Wednesday, January 01, 2014

Indian nominators for Nobel Prize letting invitations rot

Indian institutes, academics and scientists, invited to nominate Indians for the Nobel Prize, are "letting invitations rot in their drawers". The usually secretive Nobel Committee, which decides the coveted prizes, has told this to The Times of India (TOI), India's leading daily newspaper.

Sources in the Committee told TOI for instance this year not a single Indian nomination was received for the Nobel Prize for Medicine. In other categories like economics, physics and chemistry, just 10% invitations sent to Indian institutes or scholars seeking nominations were responded to.

Interestingly, most of their responses were nominations for non-resident Indians. "Ever year, around 5,000 nomination forms are sent out globally to individuals and institutes in 220 countries. The response rate from India is abysmally low,'' Nobel Committee for Chemistry Chairman Sven Lidin told TOI in an exclusive interview.

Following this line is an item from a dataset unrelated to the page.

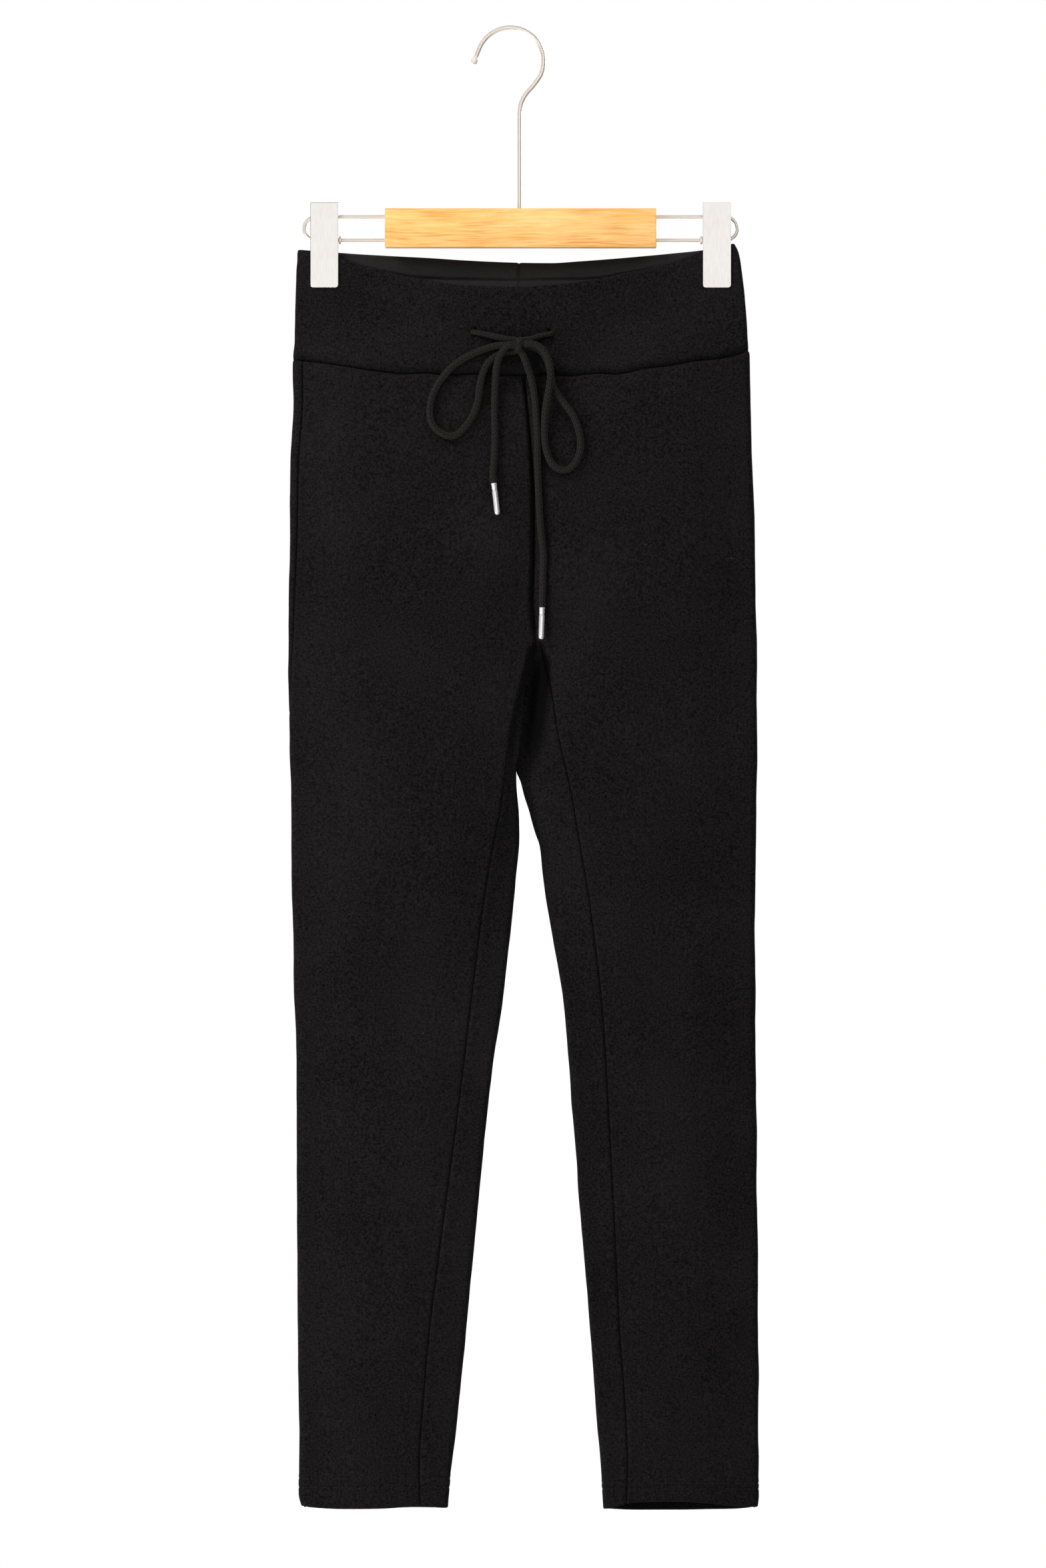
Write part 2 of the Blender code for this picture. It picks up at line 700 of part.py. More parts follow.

He said the response rate among individuals asked to nominate is about 30% while among institutes it is as low as 10%. "It is not just the case with nominations for physics, medicine and chemistry but also economics. It is a serious worry for us.''

Lidin said Indian universities do not take the nominations seriously. "In some cases, they aren't even aware of breakthrough work being conducted by individuals scientists or groups and hence don't know whom to nominate,'' said Lidin, who is visiting India to look for nominators.

He said they are never sure that they were reaching the right people to nominate. "In some cases, say for example, an institute director isn't well versed with chemistry as a subject because his specialization has been physics and hence he does not nominate when asked to do so for a Nobel in Chemistry.''

Lidin said the Nobel Committee is now travelling extensively across the world to search for the best people and institutes to be asked to nominate. "Quest for nomination is a big responsibility for us. Science in India and China is incredibly strong and has a very long academic tradition. But the number of Nobel winners is very low."

Lidin said institutes with Nobel laureates are usually very good with nominations. "That is why universities in the UK, the US, Germany and France nominate large number of scientists and end up winning the most prestigious prize more often.''

Nominations to the Nobel Prize can be made only through invitation. The Nobel Committee sends out invitation letters to individuals qualified to nominate --- former laureates, scholars, academics and higher education institutes and universities in every country. It bases its assessment on nominations received before a particular date.

The Committee then assesses the candidates' work and prepares a short list, which is later reviewed by permanent advisers specially recruited for their knowledge of specific candidates. Around October every year, the Committee chooses Laureates through a majority vote.